JOHN CHRISTIAN BRANDES, a German actor and dramatist, was born at Stettin, in 1735. Abandoned in early life by his father, and compelled by the destitute condition of his mother to seek for subsistence, he led a wandering life in Germany, Prussia, and Poland, during which time he suffered the severest privations. After a series of strange adventures, in which he was sometimes successful, but more frequently unfortunate, he joined a company of strolling players, for whose profession he had formed a strong inclination. The dramatic art was at that time in its infancy in Germany; but a taste for theatrical entertainments was beginning to be rapidly diffused, and Brandes was led to try his fortune in this new occupation. His first attempt was a failure. His employer was compelled to dismiss his company; and Brandes was once more thrown penniless upon the world.

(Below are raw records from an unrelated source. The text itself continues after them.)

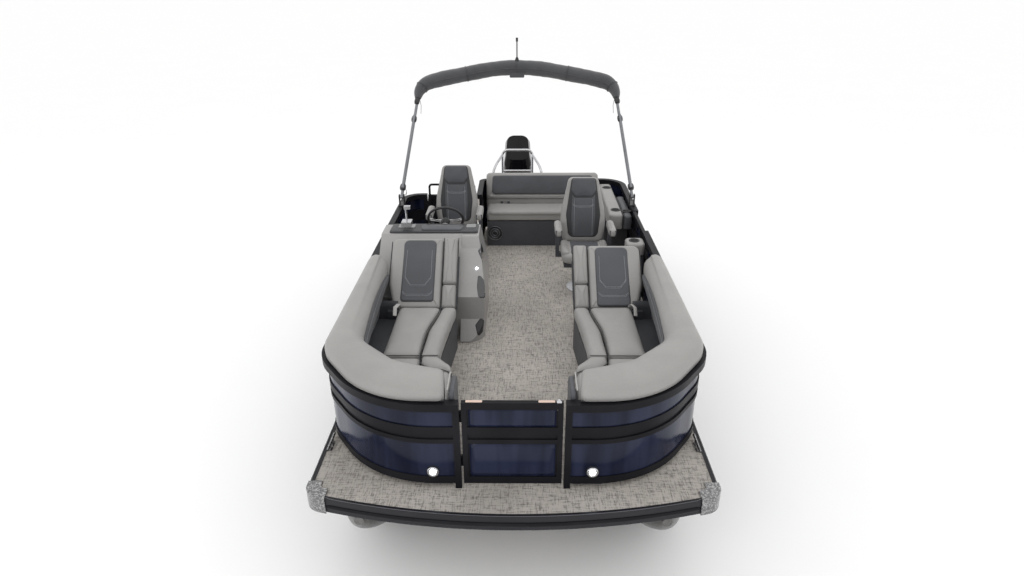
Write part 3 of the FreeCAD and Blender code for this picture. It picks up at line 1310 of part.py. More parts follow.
# ---------------------------------------------------------------- the boat
def make_all():
    make_deck()
    make_cross_members()
    make_tubes()
    make_fences()
    make_gates()
    cushions = [make_lounge("starboard", -1, S.starboard_back_top), make_lounge("port", 1, S.port_back_top)]
    shape_node("bow_front_cushions", Part.makeCompound(cushions))
    make_helm()
    pedestals = [make_chair("captain", captain_x, captain_y),
                 make_chair("passenger", passenger_x, S.passenger_y)]
    keep("chair_pedestals", group("pedestals", *pedestals))
    make_bench()
    make_top()
    make_tow_bar()
    make_ladder()
    make_fittings()
    make_pod()
    make_clamp()
    make_swivel()
    make_leg()
    make_cowl()
    make_propeller()


def place_all():
    """Moves every node from the deck's frame to the boat's: on the ground, midway along its length."""
    doc.recompute()
    boxes = [obj.Shape.BoundBox for obj in NODES.values()]
    low, high = min(b.YMin for b in boxes), max(b.YMax for b in boxes)
    move = Vector(0, -(low + high) / 2, -min(b.ZMin for b in boxes))
    for obj in NODES.values():
        obj.Placement = Placement(move, Rotation()) * obj.Placement
    doc.recompute()
    return move


def write_all():
    """Checks every object and sub-part, then writes one STEP file for each node."""
    for obj in doc.Objects:
        if "Invalid" in obj.State or "Error" in obj.State:
            raise RuntimeError(f"{obj.Label} failed: {obj.State}")
    os.makedirs("parts", exist_ok=True)
    for label, obj in NODES.items():
        shape = obj.Shape
        if shape.isNull() or not shape.isValid() or not shape.Solids:
            raise RuntimeError(f"{label} has no valid solid")
        shape.exportStep(f"parts/{label}.step")


make_all()
OFFSET = place_all()
write_all()
print("nodes", len(NODES), "offset", tuple(round(c, 3) for c in OFFSET))
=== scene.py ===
"""Looks of the pontoon boat: soft seating, woven deck, glossy fence panels, helm, folded top and motor.

Every measure is in metres. Shapes are drawn in the deck's frame (x to port, y aft from the bow's edge,
z up from the walking face) and moved to the boat's frame when their mesh is made.
"""
import json
import logging
import math
from dataclasses import dataclass
from enum import Enum
from typing import Optional, Sequence, Union

import bmesh
import bpy
import numpy as np
from mathutils import Matrix, Vector
from mathutils.bvhtree import BVHTree

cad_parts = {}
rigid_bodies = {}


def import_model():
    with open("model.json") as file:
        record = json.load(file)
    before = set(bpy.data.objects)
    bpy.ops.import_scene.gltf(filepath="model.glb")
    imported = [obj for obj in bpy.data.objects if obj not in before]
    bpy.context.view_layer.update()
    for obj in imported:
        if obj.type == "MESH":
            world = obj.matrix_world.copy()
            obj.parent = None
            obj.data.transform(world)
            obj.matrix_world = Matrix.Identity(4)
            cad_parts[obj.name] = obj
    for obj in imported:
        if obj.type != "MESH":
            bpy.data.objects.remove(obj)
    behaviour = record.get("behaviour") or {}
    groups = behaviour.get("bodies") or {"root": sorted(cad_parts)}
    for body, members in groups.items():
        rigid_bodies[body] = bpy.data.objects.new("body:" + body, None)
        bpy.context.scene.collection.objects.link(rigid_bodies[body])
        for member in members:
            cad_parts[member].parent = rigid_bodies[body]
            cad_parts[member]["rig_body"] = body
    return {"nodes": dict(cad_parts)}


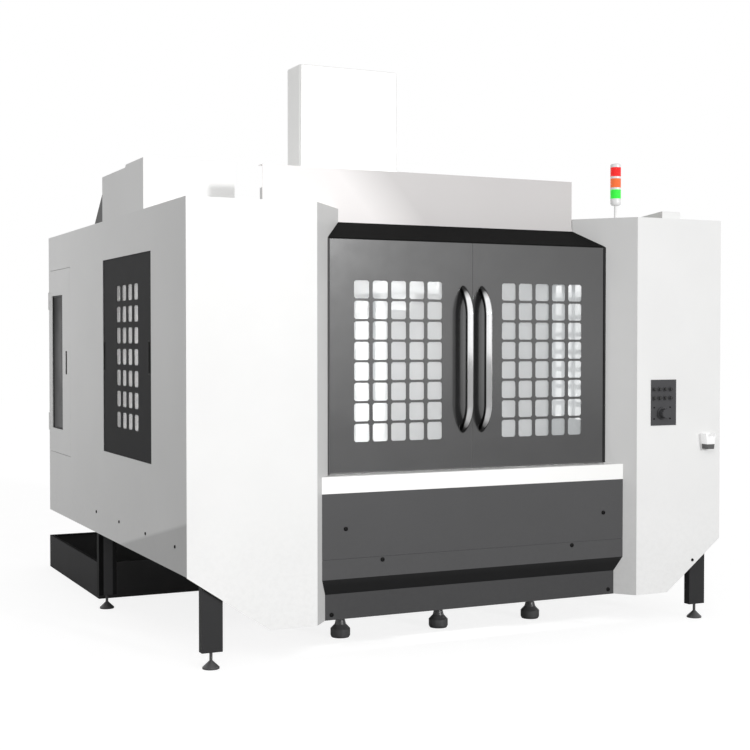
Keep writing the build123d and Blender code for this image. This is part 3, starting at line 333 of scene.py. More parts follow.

His struggles were for some time incessant and diversified. At length Gotthold Lessing discovered his capacity, and befriended him. He again attempted the stage, with enlarged experience and better success. His marriage with Charlotte Koch obtained for him an introduction to Ramler, Engel, and Mendelsohn. The loss of his wife and daughter, both of them accomplished performers, affected him so deeply, that he retired from the stage, and soon after, at Berlin, in 1799, he closed a life as much chequered by good and adverse fortune, as the annals of a profession proverbially unstable can exhibit. His dramatic writings, published at Leipsic, in 1790, in 8 vols, have little to recommend them; but in his autobiography, of which there is a French translation, many interesting anecdotes are agreeably related.